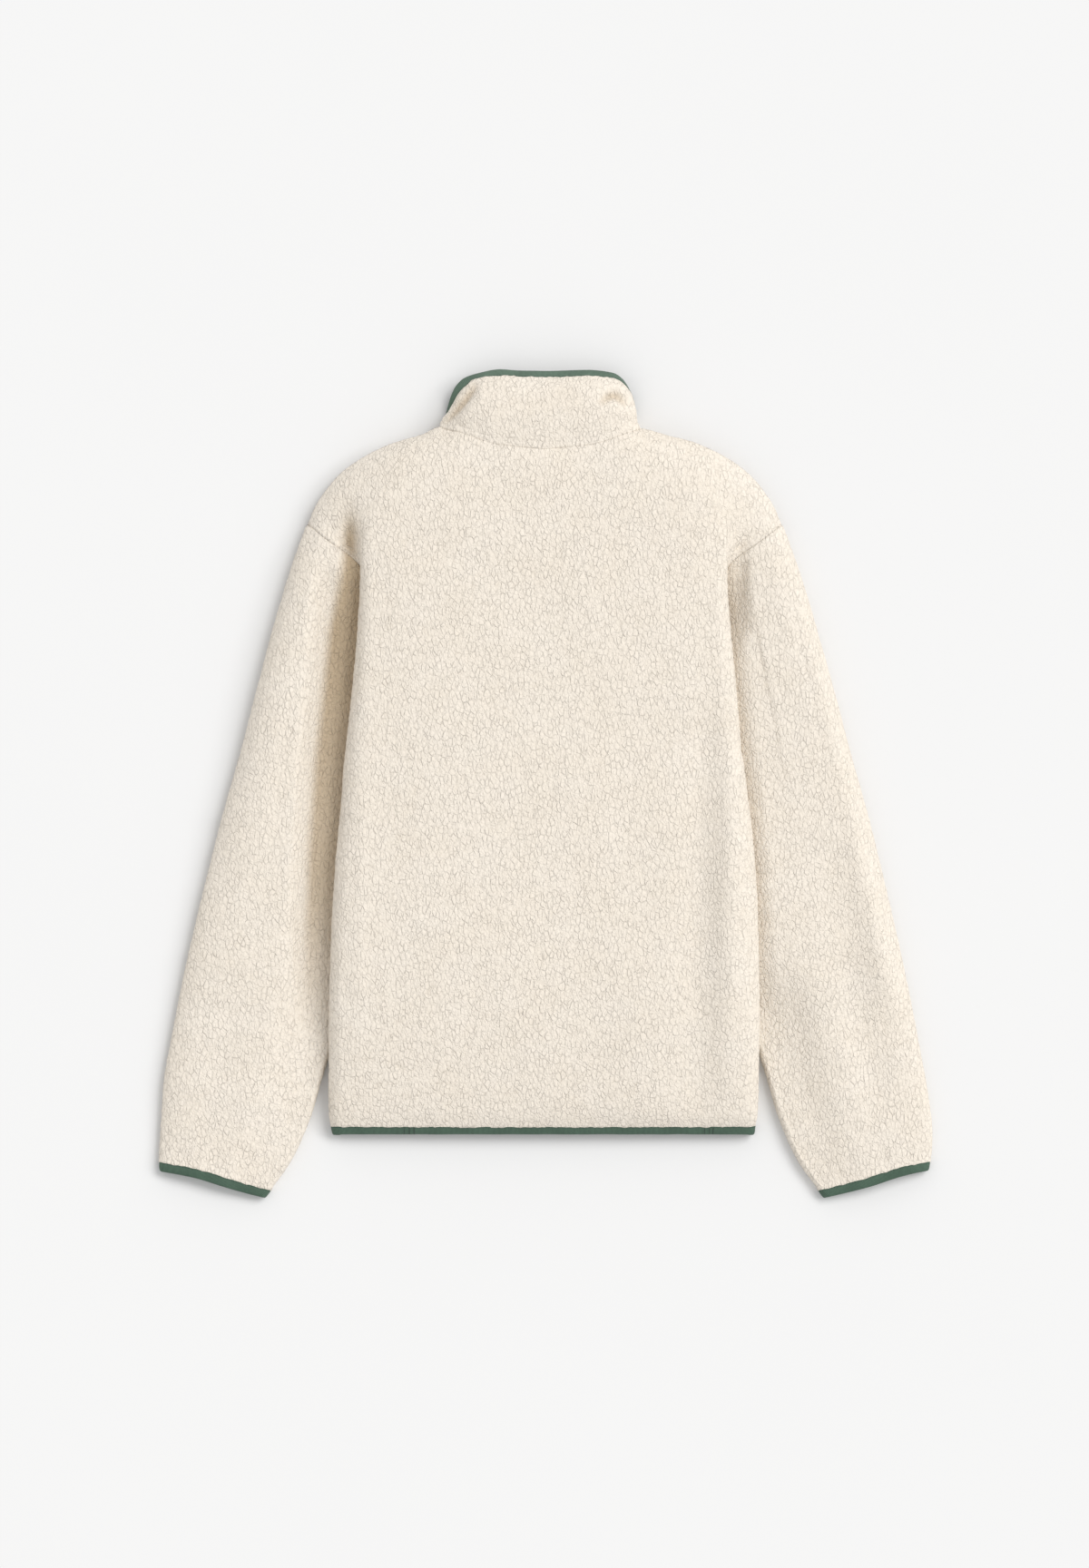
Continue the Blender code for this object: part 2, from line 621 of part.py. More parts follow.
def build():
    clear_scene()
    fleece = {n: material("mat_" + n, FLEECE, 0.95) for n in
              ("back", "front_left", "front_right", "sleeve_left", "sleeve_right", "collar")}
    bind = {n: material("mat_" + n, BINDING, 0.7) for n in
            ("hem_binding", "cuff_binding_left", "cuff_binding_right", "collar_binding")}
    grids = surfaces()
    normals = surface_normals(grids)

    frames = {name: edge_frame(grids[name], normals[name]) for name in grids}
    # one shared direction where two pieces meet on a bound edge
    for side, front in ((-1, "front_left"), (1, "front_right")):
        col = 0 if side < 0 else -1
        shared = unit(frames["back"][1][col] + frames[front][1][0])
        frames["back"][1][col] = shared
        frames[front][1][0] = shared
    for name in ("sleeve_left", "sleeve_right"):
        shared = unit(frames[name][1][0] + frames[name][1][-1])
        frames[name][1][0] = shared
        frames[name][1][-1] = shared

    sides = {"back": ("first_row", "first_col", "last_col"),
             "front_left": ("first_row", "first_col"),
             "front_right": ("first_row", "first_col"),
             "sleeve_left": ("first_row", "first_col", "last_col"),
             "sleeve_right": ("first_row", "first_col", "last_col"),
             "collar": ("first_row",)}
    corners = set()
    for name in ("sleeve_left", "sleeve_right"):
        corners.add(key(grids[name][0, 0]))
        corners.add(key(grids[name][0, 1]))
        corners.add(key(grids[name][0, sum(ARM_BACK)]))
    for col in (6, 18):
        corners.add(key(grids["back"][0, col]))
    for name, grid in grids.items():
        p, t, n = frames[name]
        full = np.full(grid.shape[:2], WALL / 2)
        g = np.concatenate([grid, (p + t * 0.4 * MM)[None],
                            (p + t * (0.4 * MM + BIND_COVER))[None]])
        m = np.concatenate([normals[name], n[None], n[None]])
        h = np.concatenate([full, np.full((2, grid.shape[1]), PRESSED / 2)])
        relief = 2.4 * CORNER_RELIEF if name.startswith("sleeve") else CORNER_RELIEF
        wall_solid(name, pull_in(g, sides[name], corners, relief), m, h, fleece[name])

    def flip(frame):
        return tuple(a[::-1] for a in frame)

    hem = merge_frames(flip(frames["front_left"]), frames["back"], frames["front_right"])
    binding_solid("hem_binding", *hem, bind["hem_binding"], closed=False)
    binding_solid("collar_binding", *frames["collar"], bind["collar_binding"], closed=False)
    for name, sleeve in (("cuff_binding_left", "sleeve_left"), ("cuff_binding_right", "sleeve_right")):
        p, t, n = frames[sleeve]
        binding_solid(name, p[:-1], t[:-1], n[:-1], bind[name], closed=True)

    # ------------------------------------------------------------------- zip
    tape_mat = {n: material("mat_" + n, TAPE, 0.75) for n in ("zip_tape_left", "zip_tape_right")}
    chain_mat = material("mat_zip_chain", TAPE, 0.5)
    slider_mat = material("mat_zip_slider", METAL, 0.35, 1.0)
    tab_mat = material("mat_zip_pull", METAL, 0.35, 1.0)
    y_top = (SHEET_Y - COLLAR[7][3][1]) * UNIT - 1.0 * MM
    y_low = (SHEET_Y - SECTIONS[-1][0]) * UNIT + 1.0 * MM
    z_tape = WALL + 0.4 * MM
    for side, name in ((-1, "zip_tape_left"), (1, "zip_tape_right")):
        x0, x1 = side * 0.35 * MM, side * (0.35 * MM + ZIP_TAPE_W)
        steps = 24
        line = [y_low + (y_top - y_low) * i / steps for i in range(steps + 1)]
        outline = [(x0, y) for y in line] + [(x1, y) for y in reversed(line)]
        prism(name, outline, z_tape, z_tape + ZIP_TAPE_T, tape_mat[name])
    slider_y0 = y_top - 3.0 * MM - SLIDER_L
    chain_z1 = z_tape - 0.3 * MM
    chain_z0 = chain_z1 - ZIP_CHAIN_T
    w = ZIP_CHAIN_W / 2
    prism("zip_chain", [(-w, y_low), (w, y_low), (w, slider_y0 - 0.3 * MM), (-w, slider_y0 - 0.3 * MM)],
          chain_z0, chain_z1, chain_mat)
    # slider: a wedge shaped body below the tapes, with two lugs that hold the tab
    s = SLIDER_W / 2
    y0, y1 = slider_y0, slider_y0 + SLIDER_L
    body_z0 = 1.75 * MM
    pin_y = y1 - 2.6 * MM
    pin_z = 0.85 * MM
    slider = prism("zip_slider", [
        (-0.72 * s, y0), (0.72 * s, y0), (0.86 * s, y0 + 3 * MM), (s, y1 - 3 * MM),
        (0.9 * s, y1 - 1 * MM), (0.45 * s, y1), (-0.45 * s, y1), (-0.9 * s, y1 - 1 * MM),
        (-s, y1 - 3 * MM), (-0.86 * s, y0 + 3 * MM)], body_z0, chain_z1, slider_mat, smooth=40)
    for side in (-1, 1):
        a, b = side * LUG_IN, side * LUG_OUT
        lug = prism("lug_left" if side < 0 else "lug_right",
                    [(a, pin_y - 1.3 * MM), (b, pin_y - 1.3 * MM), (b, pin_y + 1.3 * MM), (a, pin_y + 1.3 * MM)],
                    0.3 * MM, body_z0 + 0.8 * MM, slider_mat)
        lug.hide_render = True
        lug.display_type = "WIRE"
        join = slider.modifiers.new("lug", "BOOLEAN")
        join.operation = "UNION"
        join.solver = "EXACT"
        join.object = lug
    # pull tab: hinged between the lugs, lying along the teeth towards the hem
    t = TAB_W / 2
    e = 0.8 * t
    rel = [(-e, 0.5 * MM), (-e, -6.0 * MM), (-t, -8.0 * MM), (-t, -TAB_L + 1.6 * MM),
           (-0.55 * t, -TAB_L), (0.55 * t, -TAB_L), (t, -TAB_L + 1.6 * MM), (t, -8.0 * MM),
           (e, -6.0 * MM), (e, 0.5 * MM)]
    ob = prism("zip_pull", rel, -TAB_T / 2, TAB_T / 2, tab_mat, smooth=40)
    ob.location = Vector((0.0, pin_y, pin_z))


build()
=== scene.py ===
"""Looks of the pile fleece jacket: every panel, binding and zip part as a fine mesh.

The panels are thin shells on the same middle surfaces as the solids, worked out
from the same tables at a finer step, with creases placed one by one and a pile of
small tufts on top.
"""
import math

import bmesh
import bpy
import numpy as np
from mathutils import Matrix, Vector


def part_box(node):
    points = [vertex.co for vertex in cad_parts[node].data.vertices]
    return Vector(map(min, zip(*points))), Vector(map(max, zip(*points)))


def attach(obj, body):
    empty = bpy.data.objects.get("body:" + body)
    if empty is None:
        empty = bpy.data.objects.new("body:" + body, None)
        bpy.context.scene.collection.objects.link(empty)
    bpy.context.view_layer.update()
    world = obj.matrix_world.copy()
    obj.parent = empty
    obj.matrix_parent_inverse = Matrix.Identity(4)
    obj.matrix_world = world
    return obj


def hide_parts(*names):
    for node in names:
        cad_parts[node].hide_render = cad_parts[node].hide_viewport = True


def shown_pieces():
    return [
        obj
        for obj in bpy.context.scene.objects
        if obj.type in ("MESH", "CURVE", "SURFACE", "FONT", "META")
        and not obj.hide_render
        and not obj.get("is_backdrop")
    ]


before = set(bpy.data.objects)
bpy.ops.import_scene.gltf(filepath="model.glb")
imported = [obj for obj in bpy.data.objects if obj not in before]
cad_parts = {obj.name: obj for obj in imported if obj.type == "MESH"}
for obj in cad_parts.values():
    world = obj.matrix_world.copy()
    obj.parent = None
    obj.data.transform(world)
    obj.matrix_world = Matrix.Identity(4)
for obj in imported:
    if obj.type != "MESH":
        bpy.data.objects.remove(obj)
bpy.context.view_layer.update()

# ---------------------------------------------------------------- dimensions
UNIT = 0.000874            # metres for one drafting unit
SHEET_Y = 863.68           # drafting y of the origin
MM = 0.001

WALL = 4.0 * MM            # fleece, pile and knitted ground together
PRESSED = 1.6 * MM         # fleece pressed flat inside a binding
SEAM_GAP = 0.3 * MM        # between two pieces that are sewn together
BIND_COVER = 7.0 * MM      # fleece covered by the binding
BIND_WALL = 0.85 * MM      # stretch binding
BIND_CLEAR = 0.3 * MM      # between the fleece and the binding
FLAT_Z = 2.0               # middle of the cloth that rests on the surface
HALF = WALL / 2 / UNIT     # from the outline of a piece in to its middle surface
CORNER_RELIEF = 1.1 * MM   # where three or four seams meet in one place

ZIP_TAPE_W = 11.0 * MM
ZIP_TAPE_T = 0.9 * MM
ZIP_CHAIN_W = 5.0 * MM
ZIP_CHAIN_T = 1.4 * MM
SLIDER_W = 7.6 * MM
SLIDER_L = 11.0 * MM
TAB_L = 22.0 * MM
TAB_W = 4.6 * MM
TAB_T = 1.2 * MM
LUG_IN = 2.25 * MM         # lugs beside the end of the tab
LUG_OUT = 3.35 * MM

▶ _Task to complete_
Using the data above, repeat exactly the lines that begin at the line with "2, tab_mat, smooth=40)" and end at the line with "before = set(bpy.data.objects)", both ends included.

▶ _Answer to this exercise_
    ob = prism("zip_pull", rel, -TAB_T / 2, TAB_T / 2, tab_mat, smooth=40)
    ob.location = Vector((0.0, pin_y, pin_z))


build()
=== scene.py ===
"""Looks of the pile fleece jacket: every panel, binding and zip part as a fine mesh.

The panels are thin shells on the same middle surfaces as the solids, worked out
from the same tables at a finer step, with creases placed one by one and a pile of
small tufts on top.
"""
import math

import bmesh
import bpy
import numpy as np
from mathutils import Matrix, Vector


def part_box(node):
    points = [vertex.co for vertex in cad_parts[node].data.vertices]
    return Vector(map(min, zip(*points))), Vector(map(max, zip(*points)))


def attach(obj, body):
    empty = bpy.data.objects.get("body:" + body)
    if empty is None:
        empty = bpy.data.objects.new("body:" + body, None)
        bpy.context.scene.collection.objects.link(empty)
    bpy.context.view_layer.update()
    world = obj.matrix_world.copy()
    obj.parent = empty
    obj.matrix_parent_inverse = Matrix.Identity(4)
    obj.matrix_world = world
    return obj


def hide_parts(*names):
    for node in names:
        cad_parts[node].hide_render = cad_parts[node].hide_viewport = True


def shown_pieces():
    return [
        obj
        for obj in bpy.context.scene.objects
        if obj.type in ("MESH", "CURVE", "SURFACE", "FONT", "META")
        and not obj.hide_render
        and not obj.get("is_backdrop")
    ]


before = set(bpy.data.objects)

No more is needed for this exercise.